The Canadian dollar surrendered its gains on Tuesday against its U.S. counterpart after posting a fresh one-week high, with trading confined to a narrow range ahead of Wednesday’s interest rate decision by the Bank of Canada.
Cautious trading for the loonie came as nervous investors sought shelter in gold, Treasuries and the yen, while growing tensions over Syria put the U.S. administration and Russia on a collision course. The Bank of Canada is widely expected to hold rates at 0.50 percent and may stick to its cautious tone given the number of uncertainties facing the Canadian economy, particularly U.S. trade policy.
Still, the strength of recent domestic data has pointed to a pickup in Canada’s economy and economists expect the central bank could raise its first-quarter growth forecast.
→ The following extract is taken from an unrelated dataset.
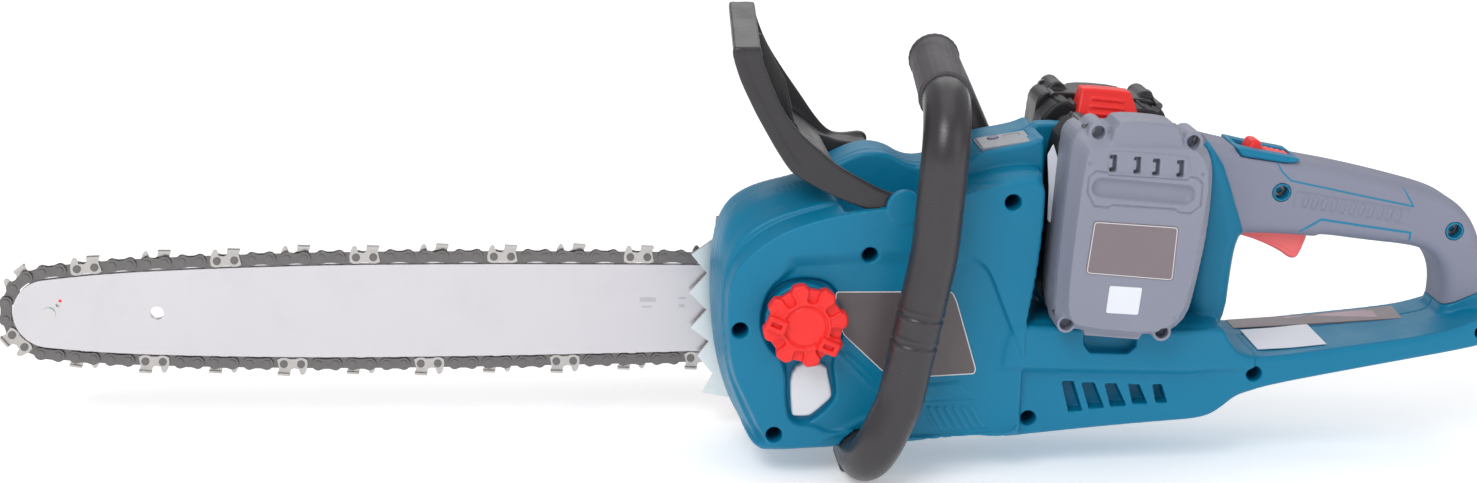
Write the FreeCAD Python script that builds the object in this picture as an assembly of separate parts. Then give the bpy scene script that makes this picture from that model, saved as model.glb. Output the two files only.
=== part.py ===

At 9:31 a.m. ET (1331 GMT), the Canadian dollar was trading at C$1.3332 to the greenback, or 75.01 U.S. cents, unchanged from Monday’s close.
The currency’s weakest level of the session was C$1.3335, while it touched its strongest since April 3 at C$1.3311.
Prices of oil, one of Canada’s major exports, edged back from a five-week high as rising U.S. shale oil production weighed against support from tensions in the Middle East and production cuts in Organization of the Petroleum Exporting Countries and other states. U.S. crude prices were down 0.02 percent to $53.07 a barrel.
Canadian government bond prices were higher across a flatter yield curve in sympathy with U.S. Treasuries. The two-year price rose 2.5 Canadian cents to yield 0.749 percent and the 10-year climbed 24 Canadian cents to yield 1.571 percent.